Transgender Americans do not “weaken” the military or the country. The profound truth of the American experiment, when we are living up to it, is that we are much, much stronger as a people when all are treated equally and have equal rights.

Blaming and shaming transgender people is not only a betrayal of our national political aspirations to “all” being “created equal,” it is a betrayal of deeply held religious values.

Transgender people have been treated shamefully and denied equal rights. This is a fact. What is needed for that to genuinely change is the dynamics of the doctrine of repentance, taking responsibility and eventual reconciliation that makes genuine community possible (See Interfaith Just Peacemaking , Chapter 4). Being willing to confess where you have wronged others, trying to make amends, cultivating empathy, and being willing to let go of revenge are deeply transformative and build strong communities.

It is always best to start with yourself and so let me be clear. Transgender people have been grievously wronged, wronged not only by prejudice and misunderstanding, but also by misplaced and even intrusive forms of “support.” I personally confess that it has taken me years to become what I hope is a faithful ally, and I know I have more to learn. I find the National Center for Transgender Equality to be helpful. You may also.

The need for genuine confession cannot be overstated if we are to call ourselves and other people into a genuinely transformative ethics of community and out of the manufactured resentment and even hatred that are now dominant.

This week I tweeted a call for Donald Trump to adopt the famous Catholic confession, the “Mea Culpa,” that is, in English, “through my fault, through my fault, through my most grievous fault.” It was re-tweeted many times. I wondered, however, how many of those re-tweeting also confessed themselves for their part in our national mess of blaming and shaming. Only those who re-tweeted can say, but it is clear that many think Trump needs to admit fault.

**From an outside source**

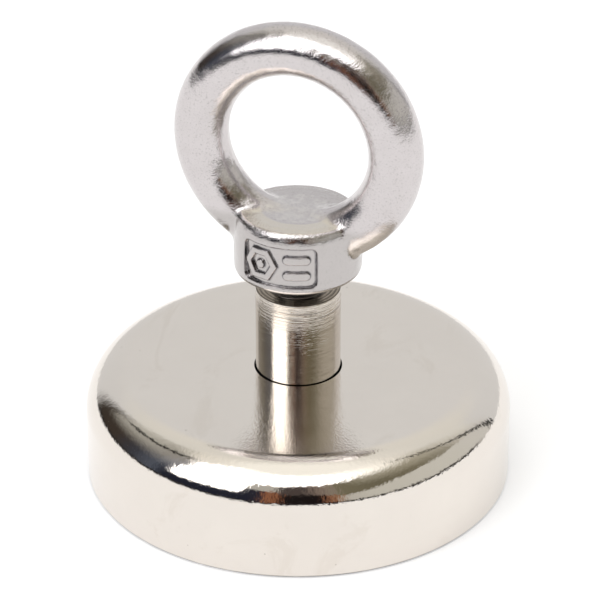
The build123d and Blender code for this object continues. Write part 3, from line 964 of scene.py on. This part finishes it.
# dark slanting rail on the left
rail = g.math("SUBTRACT", el, g.math("ADD", 57.0, g.math("MULTIPLY", g.math("ADD", az, 94.0), 0.62)))
ragged = g.math("MULTIPLY", g.math("SUBTRACT", g.noise(d, 70.0, 3.0, 0.6), 0.5), 5.0)
rail = g.smooth(g.math("ADD", g.math("ABSOLUTE", rail), ragged), 1.9, 2.9, 1.0, 0.0)
rail = g.math("MULTIPLY", rail, g.math("MULTIPLY", g.smooth(az, -131, -124), g.smooth(az, -96, -90, 1.0, 0.0)))
colour = g.mix(g.math("MULTIPLY", rail, 0.96), colour, C(0.02, 0.018, 0.018))
# dark line where the floor ends
inside = g.math("MULTIPLY", g.smooth(az, -136, -128), g.smooth(az, 100, 112, 1.0, 0.0))
edge = g.math("MULTIPLY", g.smooth(el, 3.2, 4.2, 1.0, 0.0), inside)
colour = g.mix(g.math("MULTIPLY", edge, 0.96), colour, C(0.025, 0.022, 0.022))
# far dark seam on the right, leaning back as it rises
lean = g.math("ADD", az, g.math("MULTIPLY", g.math("POWER", g.math("DIVIDE", g.math("MAXIMUM", el, 0.0), 58.0), 1.6), 26.0))
seam = g.smooth(g.math("ABSOLUTE", g.math("SUBTRACT", lean, 121.0)), 1.4, 2.2, 1.0, 0.0)
seam = g.math("MULTIPLY", seam, g.smooth(el, 60, 66, 1.0, 0.0))
seam = g.math("MULTIPLY", seam, g.smooth(el, -1.0, 1.0))
colour = g.mix(g.math("MULTIPLY", seam, 0.97), colour, C(0.018, 0.016, 0.015))
vm = g.n.new("ShaderNodeVectorMath")
vm.operation = "SCALE"
g.l.new(colour, vm.inputs[0])
vm.inputs["Scale"].default_value = K
below = g.smooth(el, -1.5, 0.0, 1.0, 0.0)
final = g.mix(below, vm.outputs[0], (1.0, 1.0, 1.0))
g.l.new(final, bg.inputs[0])
bg.inputs[1].default_value = 1.0
world.cycles.sampling_method = "MANUAL"
world.cycles.sample_map_resolution = 1024

scene = bpy.context.scene
scene.view_settings.view_transform = "Standard"
scene.view_settings.look = "None"
scene.view_settings.exposure = 0.0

Being able to admit fault is crucial, but let me also raise a pastoral caution here. Not everything is your fault, as I have written in the column It’s Not Your Fault: Jesus, Forgiveness, and the Life of Robin Williams. Too many vulnerable people are blamed and shamed for merely being themselves and I would certainly say transgender people are among those. Knowing your own gifts and strengths and resisting being considered at fault for those is very important. Affirming the gifts of others is equally important. And that can clarify when you do need to admit fault, and when you need to invite others to admit fault.

The reverse is what we have now. We say in the peace movement, “When you mirror your enemy, you become your enemy.”

This must stop.

I therefore call upon Donald Trump to confess that he has betrayed his promise to the LGBTQ community from June 14, 2016. “Thank you to the LGBT community! I will fight for you while Hillary brings in more people that will threaten your freedom and beliefs.”

I call on Donald Trump not only to confess this betrayal, but also to change course and support fully equal rights for transgender people.

And I call on you and me to confront the blaming and shaming and instead support equal rights for transgender people and for all human beings.

Together we are stronger as a people.